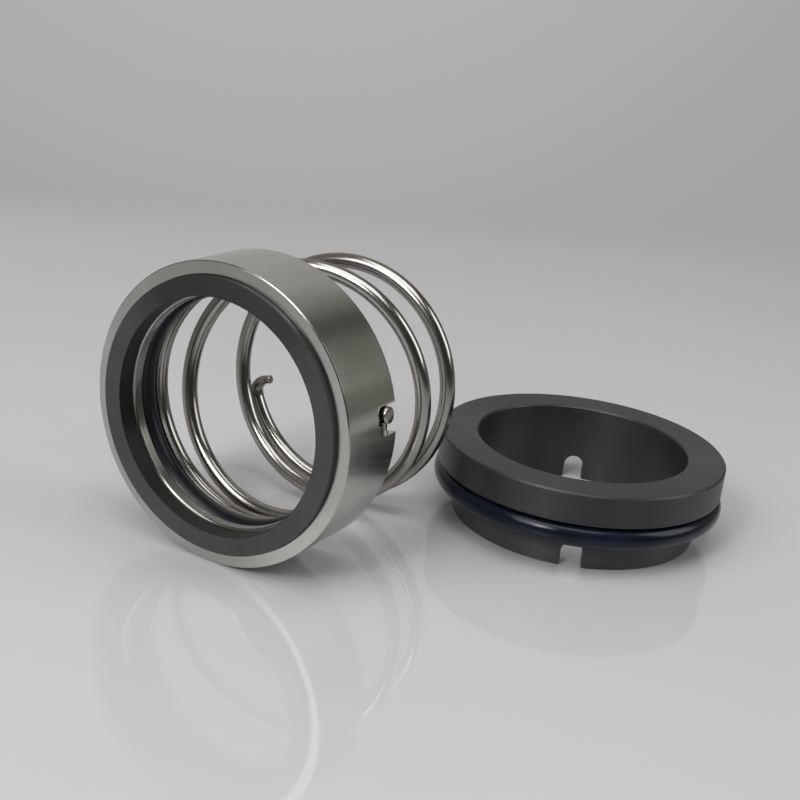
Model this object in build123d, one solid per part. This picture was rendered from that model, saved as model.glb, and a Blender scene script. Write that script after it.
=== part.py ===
from build123d import *
import os
from math import asin, cos, degrees, radians, sin

# Component mechanical seal: a spring-loaded rotary head and the stationary seat it runs against.
# +Y is the head's axis, from its front rim to its spring; +Z is up. The origin is the centre of
# the head's bore in the plane of the retainer's front rim. Millimetres and degrees.

# Shaft and the radial clearances around it
SHAFT_D = 50.0
FACE_CLEARANCE = 0.75
WEB_CLEARANCE = 0.2
THRUST_CLEARANCE = 0.6
SEAT_CLEARANCE = 0.85

# Shaft O-ring: smaller than the shaft by the bite until it is fitted
SHAFT_RING_SECTION = 5.2
SHAFT_RING_BITE = 0.4
SHAFT_RING_SLACK = 0.2
RING_END_GAP = 0.05

# Retainer: walls round the pocket and the recess, and the web between them
RETAINER_WALL = 3.0
POCKET_DEPTH = 2.8
WEB_THICKNESS = 2.5
SKIRT_MARGIN = 2.0
RIM_BEVEL = 0.5
WEB_BEVEL = 0.45
EDGE_BREAK = 0.25

# Rotary face ring
FACE_PROUD = 1.28
FACE_BEVEL = 0.25

# Thrust ring between the shaft O-ring and the spring
THRUST_THICKNESS = 1.1
THRUST_SLACK = 0.4
THRUST_BEVEL = 0.12

# Spring: closed turns at both ends, open turns between them
WIRE_D = 3.6
COIL_SLACK = 0.3
COIL_SEAT_GAP = 0.5
COIL_TURNS = 3.482
FRONT_FLAT_TURNS = 0.1
OPENING_TURNS = 1.76
CLOSING_TURNS = 0.52
REAR_CLOSED_TURNS = 0.8
OPEN_LEAD = 23.8
COIL_GAP = 0.3
COIL_STEP = 15.0

# Lean of the spring, loose behind its front turn: it dips and swings away from the seat
LEAN_DOWN = 0.066
LEAN_LEFT = 0.039
LEAN_START_TURNS = 0.2
LEAN_TURNS = 1.0

# Tangs of the spring: the front one points outwards, the rear one inwards, thinned in its bend
WIRE_BEND = 2.4
FRONT_TANG_ANGLE = 10.7
FRONT_TANG_PROUD = 0.75
REAR_TANG_REACH = 5.3
REAR_TANG_D = 2.1

# Stepped notch in the skirt that holds the front tang
NOTCH_CLEARANCE = 0.2
NOTCH_END_GAP = 1.0
NOTCH_CORNER = 1.2
STEP_WIDTH = 2.4
STEP_DEPTH = 3.8
STEP_BEVEL = 1.3
STEP_BEVEL_DEPTH = 0.6

# Stationary seat, lying on its spigot end
SPIGOT_WALL = 4.35
SPIGOT_LENGTH = 12.6
FLANGE_STEP = 4.8
FLANGE_THICKNESS = 7.5
SEAT_BEVEL = 0.4
SLOT_WIDTH = 5.0
SLOT_HEIGHT = 6.2
SLOT_ANGLE = 113.3

# Seat O-ring
SEAT_RING_SECTION = 5.4
SEAT_RING_SLACK = 0.05
SEAT_RING_GAP = 0.5

# The seat's axis, beside the retainer and behind its skirt
SEAT_ASIDE = 17.0
SEAT_BEHIND = 64.2

# Sizes that follow
SHAFT_RING_INNER = SHAFT_D / 2 - SHAFT_RING_BITE
RECESS = SHAFT_RING_INNER + SHAFT_RING_SECTION + SHAFT_RING_SLACK
OUTER = RECESS + RETAINER_WALL
WEB_REAR = POCKET_DEPTH + WEB_THICKNESS
THRUST_FRONT = WEB_REAR + SHAFT_RING_SECTION + 2 * RING_END_GAP
THRUST_REAR = THRUST_FRONT + THRUST_THICKNESS
COIL_RADIUS = RECESS - COIL_SLACK - WIRE_D / 2
COIL_FRONT = THRUST_REAR + COIL_SEAT_GAP + WIRE_D / 2
REAR_TANG_ANGLE = FRONT_TANG_ANGLE - 360 * COIL_TURNS
SKIRT_END = COIL_FRONT + WIRE_D / 2 + SKIRT_MARGIN
SEAT_BORE = SHAFT_D / 2 + SEAT_CLEARANCE
SPIGOT = SEAT_BORE + SPIGOT_WALL
FLANGE = SPIGOT + FLANGE_STEP


def revolved(points):
    """Solid of revolution about the head's axis from (distance along it, radius) corners."""
    return revolve(make_face(Plane.YZ * Polyline(*points, close=True)), axis=Axis.Y)


def bevelled_ring(inner, outer, front, rear, bevel):
    """Plain ring about the head's axis with every edge bevelled."""
    return revolved(
        [
            (front, inner + bevel),
            (front, outer - bevel),
            (front + bevel, outer),
            (rear - bevel, outer),
            (rear, outer - bevel),
            (rear, inner + bevel),
            (rear - bevel, inner),
            (front + bevel, inner),
        ]
    )


def at_angle(radius, angle, y):
    """Point at a radius and an angle round the head's axis, counted from +X towards +Z."""
    return Vector(radius * cos(radians(angle)), y, radius * sin(radians(angle)))


def notch_cutter():
    """Stepped slot through the skirt, open at its rear edge, with a bevelled mouth at the step."""
    half = WIRE_D / 2 + NOTCH_CLEARANCE
    low = half + STEP_WIDTH
    bottom = COIL_FRONT - WIRE_D / 2 - NOTCH_END_GAP
    step = SKIRT_END - STEP_DEPTH
    past = SKIRT_END + RETAINER_WALL
    corners = [(-half, bottom), (half, bottom), (half, step), (low, step), (low, past), (-half, past)]
    outline = make_face(Polyline(*corners, close=True))
    upper_corner = outline.vertices().sort_by_distance(corners[0])[0]
    outline = fillet(upper_corner, NOTCH_CORNER)
    outward = at_angle(1, FRONT_TANG_ANGLE, 0)
    downward = at_angle(1, FRONT_TANG_ANGLE - 90, 0)

    def facing(radius):
        return Plane(origin=outward * radius, x_dir=downward, z_dir=outward)

    def mouth(radius, spread):
        centre = Pos((half + low + spread) / 2, (step - spread + past) / 2)
        return facing(radius) * centre * Rectangle(STEP_WIDTH + spread, past - step + spread)

    slot = extrude(facing(RECESS - RETAINER_WALL) * outline, 3 * RETAINER_WALL)
    spread_above = STEP_BEVEL * (1 + EDGE_BREAK / STEP_BEVEL_DEPTH)
    return slot + loft([mouth(OUTER - STEP_BEVEL_DEPTH, 0), mouth(OUTER + EDGE_BREAK, spread_above)])


def retainer():
    """Turned cup: front pocket for the face ring, inner web, rear recess and notched skirt."""
    bore = SHAFT_D / 2 + WEB_CLEARANCE
    cup = revolved(
        [
            (0, RECESS + EDGE_BREAK),
            (0, OUTER - RIM_BEVEL),
            (RIM_BEVEL, OUTER),
            (SKIRT_END - EDGE_BREAK, OUTER),
            (SKIRT_END, OUTER - EDGE_BREAK),
            (SKIRT_END, RECESS + EDGE_BREAK),
            (SKIRT_END - EDGE_BREAK, RECESS),
            (WEB_REAR, RECESS),
            (WEB_REAR, bore + EDGE_BREAK),
            (WEB_REAR - EDGE_BREAK, bore),
            (POCKET_DEPTH + WEB_BEVEL, bore),
            (POCKET_DEPTH, bore + WEB_BEVEL),
            (POCKET_DEPTH, RECESS),
            (EDGE_BREAK, RECESS),
        ]
    )
    return cup - notch_cutter()


def face_ring():
    """Rotary face ring, shrunk into the pocket and standing proud of the rim."""
    inner = SHAFT_D / 2 + FACE_CLEARANCE
    return bevelled_ring(inner, RECESS, -FACE_PROUD, POCKET_DEPTH, FACE_BEVEL)


def head_o_ring():
    """Relaxed O-ring between the web and the thrust ring."""
    section = SHAFT_RING_SECTION / 2
    centre = Pos(WEB_REAR + RING_END_GAP + section, SHAFT_RING_INNER + section)
    return revolve(Plane.YZ * centre * Circle(section), axis=Axis.Y)


def thrust_ring():
    """Flat ring that carries the spring's front turn."""
    inner = SHAFT_D / 2 + THRUST_CLEARANCE
    return bevelled_ring(inner, RECESS - THRUST_SLACK, THRUST_FRONT, THRUST_REAR, THRUST_BEVEL)


def ramp(value, start, length):
    """Smooth rise from 0 at start to 1 at the end of the length."""
    share = min(max((value - start) / length, 0), 1)
    return share * share * (3 - 2 * share)


def lead_at(turn):
    """Advance per turn of the wire, after a number of turns from its front end."""
    opened = ramp(turn, FRONT_FLAT_TURNS, OPENING_TURNS)
    closed = ramp(turn, COIL_TURNS - REAR_CLOSED_TURNS - CLOSING_TURNS, CLOSING_TURNS)
    return OPEN_LEAD * opened * (1 - closed) + (WIRE_D + COIL_GAP) * closed


class Turn:
    """Plane of the coil at one place along the wire: its centre and its lean."""

    def __init__(self, centre=Vector(0, COIL_FRONT, 0), lean=0.0):
        self.centre = centre
        self.lean = lean

    def point(self, radius, angle):
        """Point at a radius and an angle round the turn's centre."""
        across = LEAN_LEFT * cos(radians(angle)) + LEAN_DOWN * sin(radians(angle))
        return self.centre + at_angle(radius, angle, radius * self.lean * across)

    def advanced(self, distance, turn):
        """Next place of the coil, after an advance along its leaning axis."""
        lean = ramp(turn, LEAN_START_TURNS, LEAN_TURNS)
        middle = (self.lean + lean) / 2
        shift = Vector(-LEAN_LEFT * middle, 1, -LEAN_DOWN * middle) * distance
        return Turn(self.centre + shift, lean)


def coil():
    """Points on the coil's centre line between the tangs' bends, and the turn it ends on."""
    start = FRONT_TANG_ANGLE - bend_swing(1)
    end = REAR_TANG_ANGLE + bend_swing(-1)
    count = round((start - end) / COIL_STEP)
    step = (start - end) / count
    place = Turn()
    points = [place.point(COIL_RADIUS, start)]
    for i in range(count):
        advance = lead_at((i + 0.5) * step / 360) * step / 360
        place = place.advanced(advance, (i + 1) * step / 360)
        points.append(place.point(COIL_RADIUS, start - (i + 1) * step))
    return points, place


def bend_swing(side):
    """Angle round the axis between a tang and the point where its bend meets the coil."""
    return degrees(asin(WIRE_BEND / (COIL_RADIUS + side * WIRE_BEND)))


def tang(place, angle, side):
    """Points of a radial tang's bend: its foot, its middle and its meeting with the coil.

    side is 1 for a tang that points outwards and -1 for one that points inwards."""
    bend_radius = COIL_RADIUS + side * WIRE_BEND
    coil_angle = angle - side * bend_swing(side)
    centre = place.point(bend_radius, coil_angle)
    foot = place.point(bend_radius * cos(radians(bend_swing(side))), angle)
    on_coil = place.point(COIL_RADIUS, coil_angle)
    middle = centre + (foot + on_coil - centre * 2).normalized() * WIRE_BEND
    return foot, middle, on_coil


def spring():
    """Wire spring with closed ends, an outward front tang and a thinner, inward rear tang."""
    points, last = coil()
    foot, middle, start = tang(Turn(), FRONT_TANG_ANGLE, 1)
    tip = Turn().point(OUTER + FRONT_TANG_PROUD, FRONT_TANG_ANGLE)
    front = [Line(tip, foot), ThreePointArc(foot, middle, start)]
    foot, middle, end = tang(last, REAR_TANG_ANGLE, -1)
    bend = ThreePointArc(end, middle, foot)
    turns = Spline(*points, tangents=[front[1] % 1, bend % 0], tangent_scalars=[1, 1])
    body = sweep(Plane(origin=tip, z_dir=front[0] % 0) * Circle(WIRE_D / 2), Wire([*front, turns]))
    reach = (last.point(COIL_RADIUS - REAR_TANG_REACH, REAR_TANG_ANGLE) - foot).length
    rod = extrude(Plane(origin=foot, z_dir=bend % 1) * Circle(REAR_TANG_D / 2), reach)
    return body + thinned(bend) + rod


def thinned(bend):
    """Wire along the rear bend, from the coil's thickness to the tang's."""
    radii = (WIRE_D / 2, (WIRE_D + REAR_TANG_D) / 4, REAR_TANG_D / 2)
    places = zip((0, 0.5, 1), radii)
    return loft([Plane(origin=bend @ share, z_dir=bend % share) * Circle(r) for share, r in places])


def beside_head(height):
    """Place on the seat's axis, at a height above the surface that both halves rest on."""
    return Pos(OUTER + SEAT_ASIDE, SKIRT_END + SEAT_BEHIND, height - OUTER)


def seat():
    """Stationary ring: flange, spigot and two slots in the spigot's end for a locking pin."""
    top = SPIGOT_LENGTH + FLANGE_THICKNESS
    outline = Polyline(
        (SEAT_BORE + SEAT_BEVEL, 0),
        (SPIGOT - SEAT_BEVEL, 0),
        (SPIGOT, SEAT_BEVEL),
        (SPIGOT, SPIGOT_LENGTH),
        (FLANGE - SEAT_BEVEL, SPIGOT_LENGTH),
        (FLANGE, SPIGOT_LENGTH + SEAT_BEVEL),
        (FLANGE, top - SEAT_BEVEL),
        (FLANGE - SEAT_BEVEL, top),
        (SEAT_BORE + SEAT_BEVEL, top),
        (SEAT_BORE, top - SEAT_BEVEL),
        (SEAT_BORE, SEAT_BEVEL),
        close=True,
    )
    body = revolve(make_face(Plane.XZ * outline), axis=Axis.Z)
    arch = SLOT_HEIGHT - SLOT_WIDTH / 2
    slot = Pos(0, arch / 2) * Rectangle(SLOT_WIDTH, arch) + Pos(0, arch) * Circle(SLOT_WIDTH / 2)
    cut = extrude(Plane.XZ * slot, 2 * SPIGOT, both=True)
    return beside_head(0) * (body - Rot(0, 0, SLOT_ANGLE + 90) * cut)


def seat_o_ring():
    """O-ring round the spigot, just under the flange."""
    section = SEAT_RING_SECTION / 2
    ring = Torus(SPIGOT + SEAT_RING_SLACK + section, section)
    return beside_head(SPIGOT_LENGTH - SEAT_RING_GAP - section) * ring


def main():
    os.makedirs("parts", exist_ok=True)
    for make in (retainer, face_ring, head_o_ring, thrust_ring, spring, seat, seat_o_ring):
        piece = make()
        piece.label = make.__name__
        export_step(piece, f"parts/{make.__name__}.step")


main()
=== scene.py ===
from math import asin, cos, pi, radians, sin, tan

import bmesh
import bpy
from mathutils import Matrix, Vector

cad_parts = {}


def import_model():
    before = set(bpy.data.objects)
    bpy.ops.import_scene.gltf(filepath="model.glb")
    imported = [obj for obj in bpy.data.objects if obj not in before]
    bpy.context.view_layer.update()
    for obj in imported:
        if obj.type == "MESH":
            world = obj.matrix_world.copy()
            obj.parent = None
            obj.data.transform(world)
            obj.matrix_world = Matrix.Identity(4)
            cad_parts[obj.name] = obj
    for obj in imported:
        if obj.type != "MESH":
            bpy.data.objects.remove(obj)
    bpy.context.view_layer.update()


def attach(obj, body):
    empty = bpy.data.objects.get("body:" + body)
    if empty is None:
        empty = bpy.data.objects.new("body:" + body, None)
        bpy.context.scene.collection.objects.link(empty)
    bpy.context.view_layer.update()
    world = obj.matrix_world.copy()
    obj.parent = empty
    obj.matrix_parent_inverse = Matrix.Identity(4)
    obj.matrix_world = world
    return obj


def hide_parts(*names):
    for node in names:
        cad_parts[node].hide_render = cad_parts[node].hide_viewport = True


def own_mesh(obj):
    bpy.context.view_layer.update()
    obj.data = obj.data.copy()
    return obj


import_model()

# +Y is the head's axis from its front rim to its spring, +Z is up, and the origin is the centre of
# the head's bore in the plane of its front rim. The seat lies beside the head on the same table.
# The pieces' sizes are in millimetres and the stage's are in metres.

MM = 0.001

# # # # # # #

Transcribe exactly, and only, the lines beginning at the line containing "piece.label = make.__name__" and ending at the line containing "obj.parent = None", both inclusive.

        piece.label = make.__name__
        export_step(piece, f"parts/{make.__name__}.step")


main()
=== scene.py ===
from math import asin, cos, pi, radians, sin, tan

import bmesh
import bpy
from mathutils import Matrix, Vector

cad_parts = {}


def import_model():
    before = set(bpy.data.objects)
    bpy.ops.import_scene.gltf(filepath="model.glb")
    imported = [obj for obj in bpy.data.objects if obj not in before]
    bpy.context.view_layer.update()
    for obj in imported:
        if obj.type == "MESH":
            world = obj.matrix_world.copy()
            obj.parent = None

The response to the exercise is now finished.